沐秋烟讥讽扯唇,她现在觉得陆知宴也挺可悲,心上人白月光是个黑的,他不知道。亲生儿子同样是个毒辣的角色,他仍旧不知道。
“管家,你在愣着做什么!还不把小少爷带走!”陆知宴呵斥。
管家赶紧来到陆念清身边,伸手轻轻拉住陆念清的手腕,一脸为难,“小少爷,先生都能处理好,您快跟我走吧。”
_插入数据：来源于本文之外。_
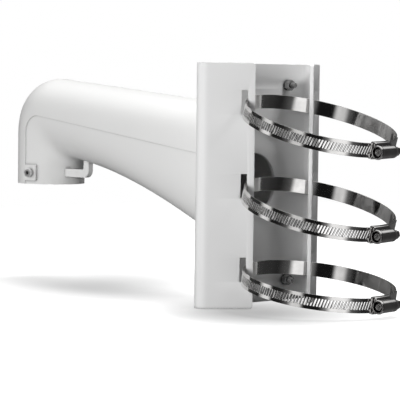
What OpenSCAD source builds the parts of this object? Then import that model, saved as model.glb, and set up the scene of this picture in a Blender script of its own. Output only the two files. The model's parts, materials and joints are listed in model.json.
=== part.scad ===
// Bracket that holds a camera beside a pole: a cast gooseneck arm, bolted to a folded
// channel that three worm-drive hose clamps strap to the pole.
// The origin is on the pole's axis at the channel's mid height. +Z is up along the pole,
// the arm reaches out along -Y, and +X is the side of the arm that carries the lock screw.

/* [Channel] */
// Height of the folded channel along the pole
channel_h = 250; // [232:1:320]
// Overall width of the channel across its two bends
channel_w = 169.4; // [164:0.1:190]
// Thickness of the channel's plate
channel_t = 4; // [3:0.5:5]
// Outside radius of the two bends
bend_r = 11.4; // [9:0.1:12]
// Angle by which each flange leans in from straight ahead
flange_lean = 53.7; // [50:0.1:56]
// Straight length of a flange from its bend to its free edge
flange_len = 47; // [44:0.5:54]
// Distance from the web's arm-side face to the pole's axis
pole_offset = 100; // [96:0.5:106]
// Radius of the cable hole in the web
cable_hole_r = 32; // [20:0.5:34]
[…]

陆念清松开嘴,同时甩开管家的手,他恨恨瞪着沐秋烟,“我这就让人把许凝月送去警局,你这个恶毒的女人放下你手里的刀,不要再伤害我爸爸!”
沐秋烟的手被陆念清咬出一个又大又深的牙印,很疼。
她一眼没看,回答:“可以,许凝月被送进警局那一刻,我立马放下刀子。说到做到!”
陆念清二话不说,立马从口袋里掏出手机,拨打110报警。
报完警,他对陆知宴说:“爸爸,我可以不治病,主治医生不重要,我的健康也不重要,我不会让你被坏女人伤害!”
陆知宴承认,他被儿子感动了。
可,他心中不免产生一丝怀疑。
儿子的一举一动还有毒辣的眼神,都和平日里那个撒娇软萌的念念不一样。
但陆知宴没有深入思考,他现在更多的是感动和担心。
感动儿子对他的爱,担心儿子的健康。
“爸爸,你可以找其他方式给我治疗,我不能让同一个人把我的爸爸也杀了,妈妈已经不在了,我现在只有爸爸。”
陆念清这句话彻底打消陆知宴心头的疑惑,是了,让念念亲眼目睹他被害死清清的凶手用刀子刺中,念念哪里还能软得起来?萌得起来?
陆知宴人情淡薄,对儿子的爱,很大一部分原因是源于清清,因为这是清清的儿子。
但现在,他真正地把陆念清当成自己的亲人,最最重要的人。不是因为他的母亲是沐清清,仅仅因为他是陆念清。
“爸爸不会让你有事。”陆知宴回答得坚决。
陆念清重重点头,“我相信爸爸!”
沐秋烟被他们父子之间的父子情深刺得眼睛疼,他们全心全意为了对方,仿佛沐秋烟是个十恶不赦的恶人。
然而沐秋烟什么恶都没做,她只是想要害死她妈妈的人伏法。
仅此而已。
“乌拉乌拉——”外头响起警车的鸣响,警察来了。
“我把警察喊来了,你快把刀撤走!”陆念清重新瞪着沐秋烟,匆匆催促。
沐秋烟眼眶发酸,满脑子只有一个想法,许凝月终于可以为她的所作所为付出代价!
她闭眼,将湿热的眼泪逼回去,再睁眼,她抽出刀子,转身踉跄跑出屋。
“你们谁报警?”一名警察迎面走来,肃穆询问道。